__DATA__.
════

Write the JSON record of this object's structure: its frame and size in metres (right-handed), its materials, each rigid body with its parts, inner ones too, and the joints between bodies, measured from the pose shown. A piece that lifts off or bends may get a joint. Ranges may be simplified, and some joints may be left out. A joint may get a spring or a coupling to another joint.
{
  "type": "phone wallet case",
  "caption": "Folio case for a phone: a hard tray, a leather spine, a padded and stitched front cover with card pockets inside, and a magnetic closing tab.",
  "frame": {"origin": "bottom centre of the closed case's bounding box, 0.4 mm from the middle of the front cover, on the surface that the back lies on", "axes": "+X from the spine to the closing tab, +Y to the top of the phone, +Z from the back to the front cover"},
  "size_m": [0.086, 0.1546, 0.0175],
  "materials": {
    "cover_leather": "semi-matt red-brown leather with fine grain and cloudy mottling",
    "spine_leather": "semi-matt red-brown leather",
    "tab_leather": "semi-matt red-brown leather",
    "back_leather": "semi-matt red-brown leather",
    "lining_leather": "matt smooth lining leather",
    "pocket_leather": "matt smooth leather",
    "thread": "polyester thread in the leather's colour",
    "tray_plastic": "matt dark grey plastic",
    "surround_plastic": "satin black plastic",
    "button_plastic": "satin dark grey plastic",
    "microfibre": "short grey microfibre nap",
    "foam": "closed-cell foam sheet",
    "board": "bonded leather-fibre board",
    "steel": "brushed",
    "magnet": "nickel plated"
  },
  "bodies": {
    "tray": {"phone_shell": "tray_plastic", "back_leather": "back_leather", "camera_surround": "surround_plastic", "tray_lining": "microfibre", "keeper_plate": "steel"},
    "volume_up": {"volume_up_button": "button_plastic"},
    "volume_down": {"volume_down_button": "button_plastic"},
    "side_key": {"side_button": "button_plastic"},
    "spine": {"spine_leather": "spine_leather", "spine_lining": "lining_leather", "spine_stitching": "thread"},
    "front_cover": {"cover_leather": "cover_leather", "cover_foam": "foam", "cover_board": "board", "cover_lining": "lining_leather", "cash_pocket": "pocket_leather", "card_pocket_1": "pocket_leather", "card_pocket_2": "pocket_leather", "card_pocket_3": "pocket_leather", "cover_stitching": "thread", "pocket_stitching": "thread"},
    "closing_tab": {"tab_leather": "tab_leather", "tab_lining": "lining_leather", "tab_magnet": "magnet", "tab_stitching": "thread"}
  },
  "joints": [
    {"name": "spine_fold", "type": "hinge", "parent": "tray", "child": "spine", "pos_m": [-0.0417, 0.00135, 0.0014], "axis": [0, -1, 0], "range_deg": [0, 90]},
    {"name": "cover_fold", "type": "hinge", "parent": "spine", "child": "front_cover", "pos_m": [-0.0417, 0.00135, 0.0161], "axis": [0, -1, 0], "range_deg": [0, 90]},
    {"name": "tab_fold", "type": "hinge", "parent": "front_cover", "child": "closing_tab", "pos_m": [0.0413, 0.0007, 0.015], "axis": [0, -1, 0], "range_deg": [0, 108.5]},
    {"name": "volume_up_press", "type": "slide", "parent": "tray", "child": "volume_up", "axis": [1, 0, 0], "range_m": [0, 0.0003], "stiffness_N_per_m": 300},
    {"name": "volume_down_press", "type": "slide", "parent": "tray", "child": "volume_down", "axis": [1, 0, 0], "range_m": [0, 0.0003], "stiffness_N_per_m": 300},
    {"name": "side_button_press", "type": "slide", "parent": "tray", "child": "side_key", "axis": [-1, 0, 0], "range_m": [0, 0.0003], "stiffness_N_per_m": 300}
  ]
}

════

__WHAT NEEDS TO BE DONE__.
Nothing should be changed: write out all of the data as is.

__IN RESPONSE__.
Write the JSON record of this object's structure: its frame and size in metres (right-handed), its materials, each rigid body with its parts, inner ones too, and the joints between bodies, measured from the pose shown. A piece that lifts off or bends may get a joint. Ranges may be simplified, and some joints may be left out. A joint may get a spring or a coupling to another joint.
{
  "type": "phone wallet case",
  "caption": "Folio case for a phone: a hard tray, a leather spine, a padded and stitched front cover with card pockets inside, and a magnetic closing tab.",
  "frame": {"origin": "bottom centre of the closed case's bounding box, 0.4 mm from the middle of the front cover, on the surface that the back lies on", "axes": "+X from the spine to the closing tab, +Y to the top of the phone, +Z from the back to the front cover"},
  "size_m": [0.086, 0.1546, 0.0175],
  "materials": {
    "cover_leather": "semi-matt red-brown leather with fine grain and cloudy mottling",
    "spine_leather": "semi-matt red-brown leather",
    "tab_leather": "semi-matt red-brown leather",
    "back_leather": "semi-matt red-brown leather",
    "lining_leather": "matt smooth lining leather",
    "pocket_leather": "matt smooth leather",
    "thread": "polyester thread in the leather's colour",
    "tray_plastic": "matt dark grey plastic",
    "surround_plastic": "satin black plastic",
    "button_plastic": "satin dark grey plastic",
    "microfibre": "short grey microfibre nap",
    "foam": "closed-cell foam sheet",
    "board": "bonded leather-fibre board",
    "steel": "brushed",
    "magnet": "nickel plated"
  },
  "bodies": {
    "tray": {"phone_shell": "tray_plastic", "back_leather": "back_leather", "camera_surround": "surround_plastic", "tray_lining": "microfibre", "keeper_plate": "steel"},
    "volume_up": {"volume_up_button": "button_plastic"},
    "volume_down": {"volume_down_button": "button_plastic"},
    "side_key": {"side_button": "button_plastic"},
    "spine": {"spine_leather": "spine_leather", "spine_lining": "lining_leather", "spine_stitching": "thread"},
    "front_cover": {"cover_leather": "cover_leather", "cover_foam": "foam", "cover_board": "board", "cover_lining": "lining_leather", "cash_pocket": "pocket_leather", "card_pocket_1": "pocket_leather", "card_pocket_2": "pocket_leather", "card_pocket_3": "pocket_leather", "cover_stitching": "thread", "pocket_stitching": "thread"},
    "closing_tab": {"tab_leather": "tab_leather", "tab_lining": "lining_leather", "tab_magnet": "magnet", "tab_stitching": "thread"}
  },
  "joints": [
    {"name": "spine_fold", "type": "hinge", "parent": "tray", "child": "spine", "pos_m": [-0.0417, 0.00135, 0.0014], "axis": [0, -1, 0], "range_deg": [0, 90]},
    {"name": "cover_fold", "type": "hinge", "parent": "spine", "child": "front_cover", "pos_m": [-0.0417, 0.00135, 0.0161], "axis": [0, -1, 0], "range_deg": [0, 90]},
    {"name": "tab_fold", "type": "hinge", "parent": "front_cover", "child": "closing_tab", "pos_m": [0.0413, 0.0007, 0.015], "axis": [0, -1, 0], "range_deg": [0, 108.5]},
    {"name": "volume_up_press", "type": "slide", "parent": "tray", "child": "volume_up", "axis": [1, 0, 0], "range_m": [0, 0.0003], "stiffness_N_per_m": 300},
    {"name": "volume_down_press", "type": "slide", "parent": "tray", "child": "volume_down", "axis": [1, 0, 0], "range_m": [0, 0.0003], "stiffness_N_per_m": 300},
    {"name": "side_button_press", "type": "slide", "parent": "tray", "child": "side_key", "axis": [-1, 0, 0], "range_m": [0, 0.0003], "stiffness_N_per_m": 300}
  ]
}